It's a leap of faith.
Ever since I can remember, I've been afraid of heights. Deathly afraid. I was the one who looked at a roller coaster and absolutely refused to even set foot in the line because, or course, it went way too high. Cliff jumping--never. Although, I did learn to climb up a bunch of rock to jump into the Snake River, though it always took me a while to make the actual jump. After that, I didn't have much of a problem jumping into water. But get me high above a bunch of very solid, very hard land, and I start to tremble.
I know I'm not the only one with this problem--I don't think it's so much a fear of heights, but more of a fear of falling. Without meaning to, I tend to picture what it would be like to slip and fall off a cliff or out of a tree, including the part where I hit the ground and smash into a million pieces. Not that that would actually happen, but my mind thinks it would.
That's why, when my singles' ward went to Clas Ropes Course down near Utah Lake, I surprised myself.
There are a lot of things I won't do:
- Drugs and alcohol are a never; it just makes sense.
- Bungee-jumping--what's the point?
- Kiss random strangers.
- Other things that don't come to mind...
Climbing hanging logs with notches in the side and walking along a narrow beam twenty-five feet in the air used to be on that list. So did roller coasters. I think it was when I hit sixteen that I decided life was far too exciting to spend it on the ground. Suddenly I was getting on every roller coaster I could. The Grand Canyon, always a nightmare for me, became the most exciting two weeks I could have spent on a river. But climbing up to a ridiculous height just to jump several feet and try to catch a ring? That still terrified me.
So why did I do everything I could at this ropes course? I really have no idea.

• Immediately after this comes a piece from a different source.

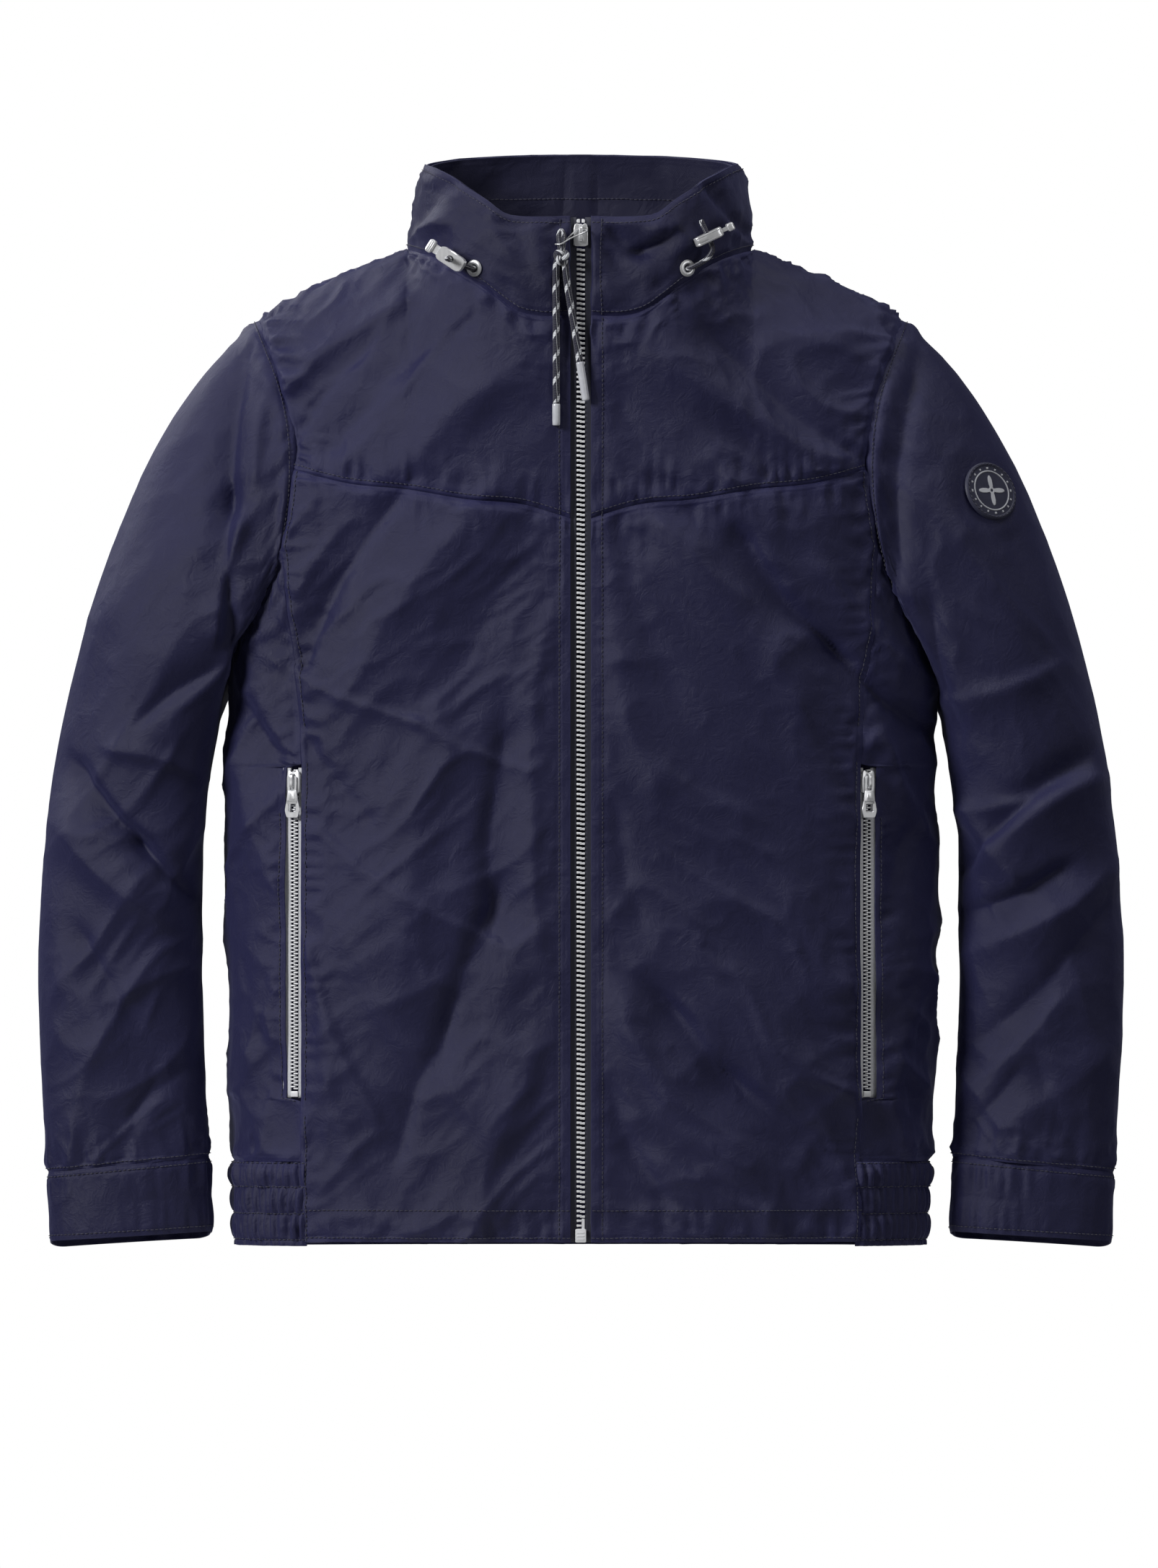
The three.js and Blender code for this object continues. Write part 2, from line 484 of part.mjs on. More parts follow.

But it taught me something.
Sometimes, life gives you challenges that seem impossible. Really, though, nothing is. With the way the world is, sometimes you just need to jump and hope that the harness (or God, fate, friends, family, whatever) will catch you. Because you'll never reach that other tree unless you decide to take the first step out of comfort and start walking into the unknown. The rewards definitely outweigh the fear.
And it's easier than you think.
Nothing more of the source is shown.